「愛子さまは政治に翻弄されている」宮内庁OBが憂う理由

AI要約

愛子さまは政治に翻弄されているという点で『21世紀の皇女和宮』のような存在であり、その背景や過去の女性皇族についても言及されている。

皇室の歴史に詳しい宮内庁OBの語るところによると、皇女和宮とは、江戸時代末期の悲劇的な運命をたどった女性皇族であり、政治的な圧力や動向に翻弄されたことが強調されている。

愛子さまの将来に関する期待や懸念、女性皇族の立場の複雑さなどが表現され、過去から現在までの皇室の女性たちの物語と重ね合わされている。

「愛子さまは政治に翻弄されている」宮内庁OBが憂う理由

「愛子さまは政治に翻弄されているという点で『21世紀の皇女和宮』のような存在と言えるのではないでしょうか」

 皇室の歴史に詳しい宮内庁OBは、こう語る。

 皇女は天皇の娘を意味するが、皇女和宮とは、江戸時代末期の仁孝天皇の8女・親子(ちかこ)内親王のこと。
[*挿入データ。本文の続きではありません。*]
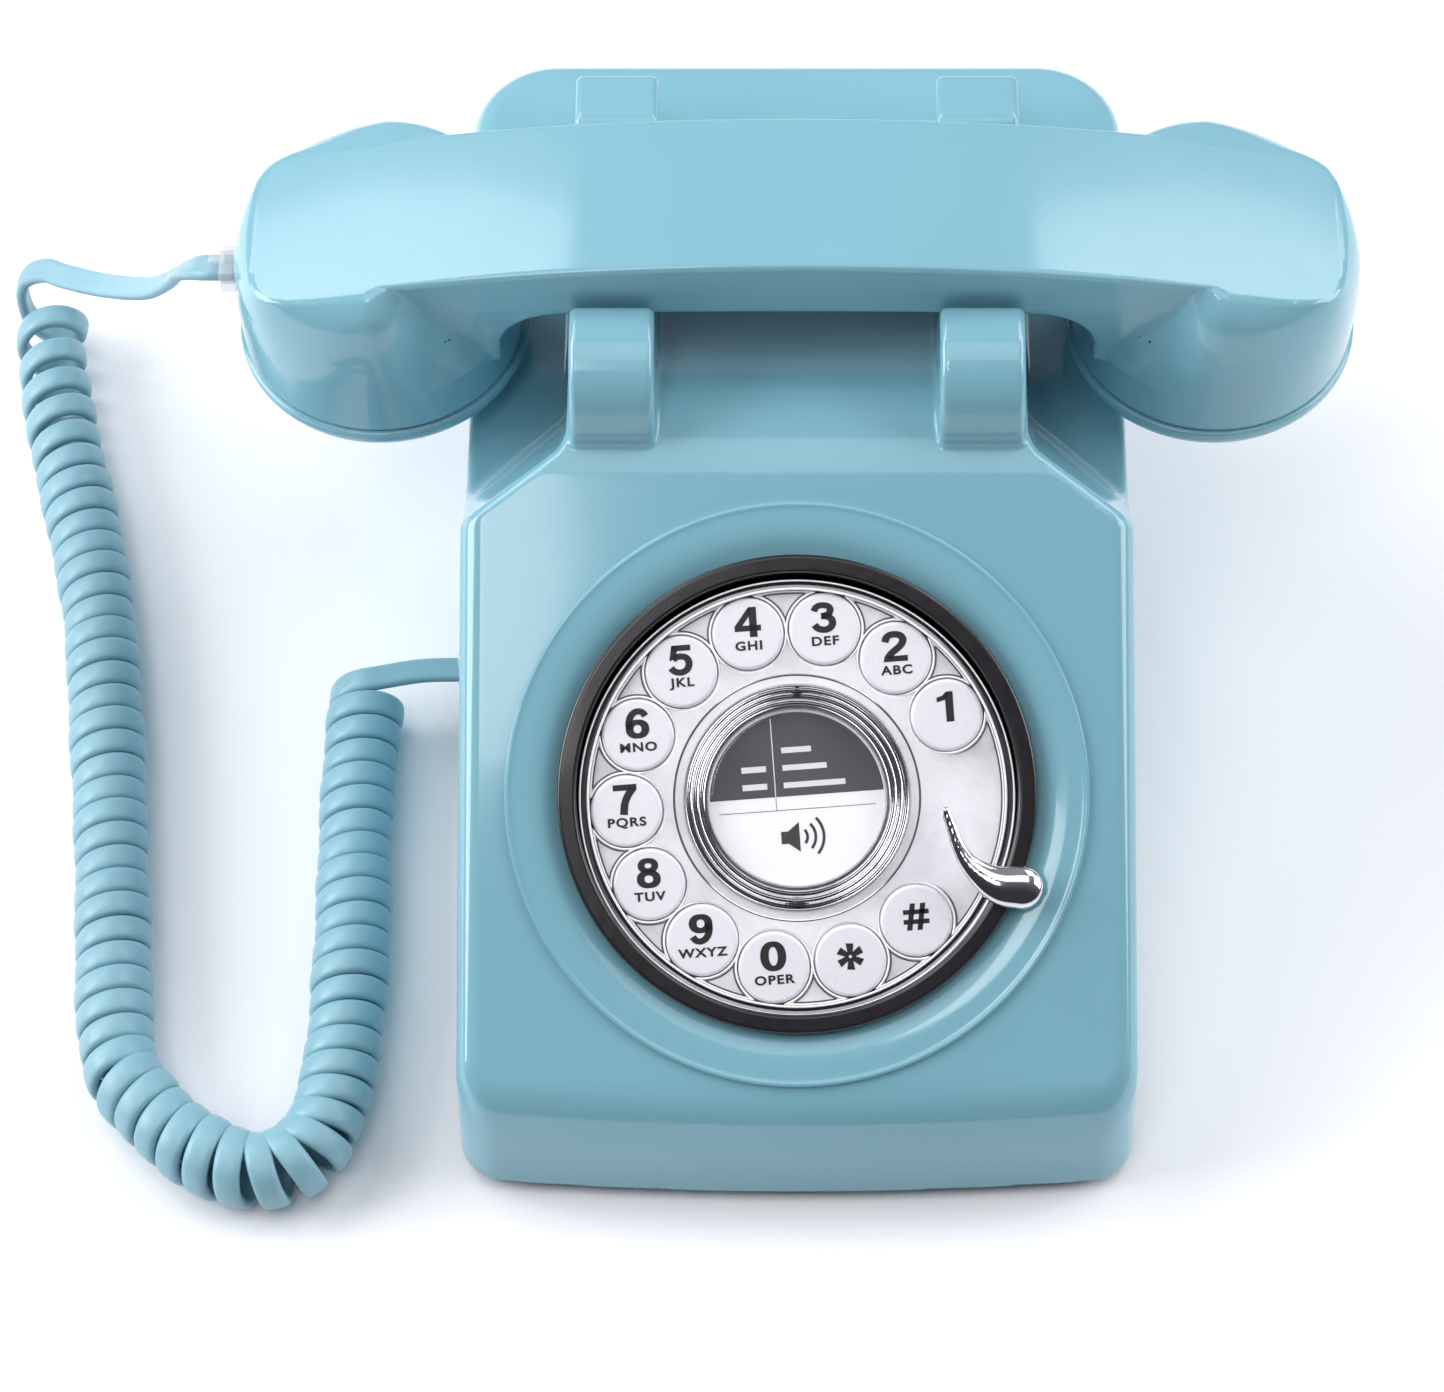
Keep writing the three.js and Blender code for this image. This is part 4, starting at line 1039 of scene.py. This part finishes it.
hand_plug = grown("handset_jack", plug_field(*HAND_PLUG), (-116.4, 47, 91), (-101.9, 55, 98.9), 0.35,
                  "handset", "clear_plastic", "handset_plug")
base_jack = grown("base_jack", plug_field(*BASE_PLUG), (-70.2, 4, 10.9), (-55.7, 12, 18.7), 0.35,
                  "base", "clear_plastic", "base_plug")
for plug in (hand_plug, base_jack):
    plug.data.materials[0] = PLUG
FOOT = fillet([(0, 0), (6.4, 0), (7, 0.7), (7, 2.9), (0, 2.9)], 0.4)
for i, (x, y) in enumerate(((-44, -72), (44, -72), (-44, 74), (44, 74))):
    turned(f"rubber_foot_{i + 1}", FOOT, (x, y, 0), "base", "dark_rubber", f"foot_{i + 1}", sides=48,
           on_dial=False)
for name, side in (("left", -1), ("right", 1)):
    turned("plunger_" + name, fillet([
        (0, 76.3), (4.4, 76.3), (4.4, 77.6), (3, 77.6), (3, 103.4), (2.1, 104.4), (0, 104.4),
    ], 0.5), (side * PLUNGER_X, PLUNGER_Y, 0), "hook_body", "dark_plastic", "hook_plunger_" + name, sides=40,
        on_dial=False)

make_cord()


# ---------- floor, world and light ----------
floor_mesh = bpy.data.meshes.new("floor")
floor_mesh.from_pydata([(-4, -4, 0), (4, -4, 0), (4, 4, 0), (-4, 4, 0)], [], [(0, 1, 2, 3)])
floor = link("floor", floor_mesh)
paper = Nodes("floor_paper")
floor_mesh.materials.append(paper.set(
    Base_Color=paper.blend(paper.noise(3.0, 2.0), linear(250, 250, 253), linear(246, 246, 250)),
    Roughness=0.9))

# the world is darker towards the front, which the casing's front wall mirrors
world = bpy.data.worlds.new("world")
bpy.context.scene.world = world
world.use_nodes = True
sky = world.node_tree
back = sky.nodes["Background"]
coord = sky.nodes.new("ShaderNodeTexCoord")
split = sky.nodes.new("ShaderNodeSeparateXYZ")
fade = sky.nodes.new("ShaderNodeMapRange")
fade.interpolation_type = "SMOOTHSTEP"
for socket, value in (("From Min", -0.75), ("From Max", 0.35), ("To Min", 0.05), ("To Max", 0.35)):
    fade.inputs[socket].default_value = value
sky.links.new(coord.outputs["Generated"], split.inputs[0])
sky.links.new(split.outputs["Y"], fade.inputs["Value"])
sky.links.new(fade.outputs[0], back.inputs[1])
back.inputs[0].default_value = (0.93, 0.94, 1.0, 1)

SOFTBOXES = (                      # size, watts, place, and the turn in degrees from facing down
    ("rear_left_softbox", (0.95, 0.75), 8.8, (-0.86, 0.70, 1.2), (0, 0, -17)),
    ("rear_right_softbox", (0.95, 0.75), 8.0, (0.88, 0.70, 1.2), (0, 0, 17)),
    ("top_softbox", (1.1, 0.5), 2.2, (0, -0.12, 1.25), (3, 0, 0)),
    ("left_softbox", (0.8, 0.9), 15.5, (-1.2, 0.05, 0.62), (0, -63, 0)),
    ("right_softbox", (0.8, 0.9), 10, (1.2, 0.1, 0.7), (0, 60, 0)),
    ("front_left_softbox", (0.36, 0.32), 1.9, (-0.28, -0.54, 1.2), (0, 0, 0)),
)
for name, size, power, place, turn in SOFTBOXES:
    lamp = bpy.data.lights.new(name, "AREA")
    lamp.shape = "RECTANGLE"
    lamp.size, lamp.size_y = size
    lamp.energy = power
    softbox = link(name, lamp)
    softbox.location = place
    softbox.rotation_euler = [math.radians(a) for a in turn]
今の天皇家のルーツとなる光格天皇の孫で、明治天皇の父にあたる孝明天皇は、兄である。孝明天皇は幕末、外国勢力による各種の強引な要求に強く反発していたが、徳川幕府が1858(安政5)年に日米修好通商条約を無断で調印すると、退位の意思を表明した。

 しかし、朝廷(天皇)と武士(将軍)の共通の敵である海外勢に対抗するため退位を思いとどまり、苦渋の選択で、妹の和宮を皇室から徳川家へ嫁に出すことを認め、和宮は第14代将軍・徳川家茂と“政略結婚”させられた。まさに政治に翻弄された女性皇族の代表格だ。一方、天皇陛下の長女・愛子さまもまた政治に翻弄されているというのは、果たしてどういう意味だろうか。
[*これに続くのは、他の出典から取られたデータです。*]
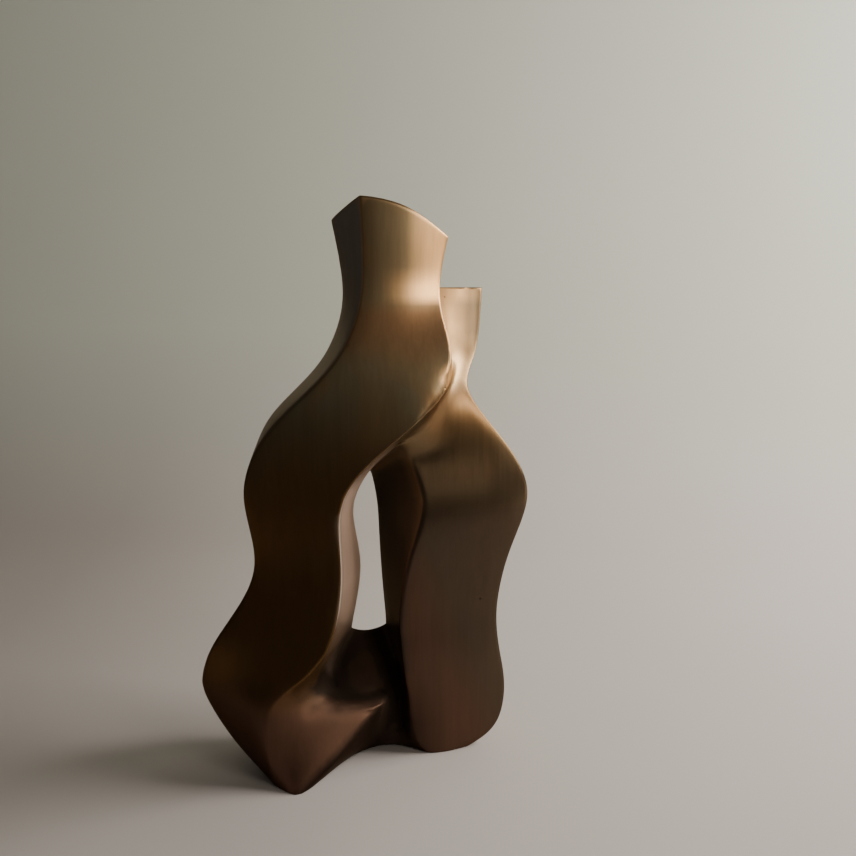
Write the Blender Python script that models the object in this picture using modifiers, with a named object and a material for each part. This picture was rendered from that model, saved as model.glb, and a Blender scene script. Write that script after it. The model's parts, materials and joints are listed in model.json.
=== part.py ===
"""Abstract cast metal sculpture: two wavy limbs leaning together round one tall window.

The piece is one solid casting. A tall limb stands in front on the left and a short limb
behind on the right. They are fused at the elbow, just under the short limb's head, and
again in the base, where a sill closes the window and a ledge runs in front of it.

Each limb is a chain of four-cornered sections, from its crown down to its hip, and both
limbs end in one common footprint. The sections are joined into a coarse cage, and
Subdivision Surface makes the flowing faces and the long crisp edges between them.

Metres, +Z up, the front faces -Y, the origin is at the bottom centre of the piece.
"""
import math
from collections import namedtuple

import bmesh
import bpy
from mathutils import Vector

HEIGHT = 0.360            # crown of the tall limb above the table
PARTS_IN_HEIGHT = 360     # every share below is given in this many parts of the height
SMOOTHING_LEVELS = 2      # halvings of each cage face
RINGS_PER_SPAN = 2        # rings of the cage between one named section and the next

# Main places: the heights of the two crowns, and how far the limbs spread to each side.
TALL_CROWN_LEVEL = 341.5
SHORT_CROWN_LEVEL = 308
HIP_REACH = 70
SHOULDER_REACH = 66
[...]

 実は政略結婚が決まる前から、皇女和宮は孝明天皇の意向を受け、すでに有栖川宮熾仁親王と婚約していた。熾仁親王は「戊辰戦争」や武士の世に終止符を打った最後の内戦「西南戦争」で官軍を率いた人物であるが、この婚約は破棄されることになる。

 自分の意思とは全く関係なく、時の政治動向に振り回され続けたことも、和宮=悲劇のヒロインとしての印象を高めることになり、こうした境遇からイメージされるキャラクターは、日本の近代史研究家や「歴女(レキジョ=歴史ファンの女性)」からも強く支持され、数々のドラマ作品で著名な女優たちが皇女和宮を演じてきた。

 吉沢亮さんが主演したNHK大河ドラマ「青天を衝(つ)け」では、乃木坂46の元メンバー・深川麻衣さん。同じく大河の「篤姫」では堀北真希さんが担当した。また日本アカデミー賞最優秀主演女優賞にも輝いた岸井ゆきのさんは、NHKの連ドラ「大奥」幕末編で演じている。さらにTBSの看板番組である日曜劇場「JIN ―仁―」では、黒川智花さんが好演している。

 少子化が進む日本だが、上皇ご一家でも、愛子さまの世代の皇族数は限られている。秋篠宮家に長男の悠仁さまがお生まれになるまでは未成年皇族は愛子さま、小室眞子さん、佳子さまの3人のみで男子はいないという危機的な環境にあった。

 こうした背景から、小泉純一郎首相(当時)は自身の私的諮問機関として2004年12月に、皇室典範に関する有識者会議を設置。翌05年11月に提出・公表された報告書では、天皇の男系継承を安定的に維持することは極めて困難で、継承資格を女子や女系の皇族に拡大することが必要と指摘した。愛子さまがご結婚後も皇族のままであったり、場合によっては9人11代目の女性天皇となったりする途(みち)が、これで開かれたかに思われた。

 だが、秋篠宮妃紀子さまの悠仁さまご懐妊が明らかになると、事なかれ主義の政治家たちは結論を先送りし、結局はうやむやにされた。政治の変革を熱望した国民の後押しを受けて自民党から政権を奪取した旧民主党では、野田政権下で2012年10月、皇室典範の見直しに向けた論点整理を発表し、女性皇族が結婚後も皇籍にとどまる「女性宮家」創設案と、結婚して皇籍を離れても新たな称号を使うなどして皇室活動を続ける案の2案を併記した。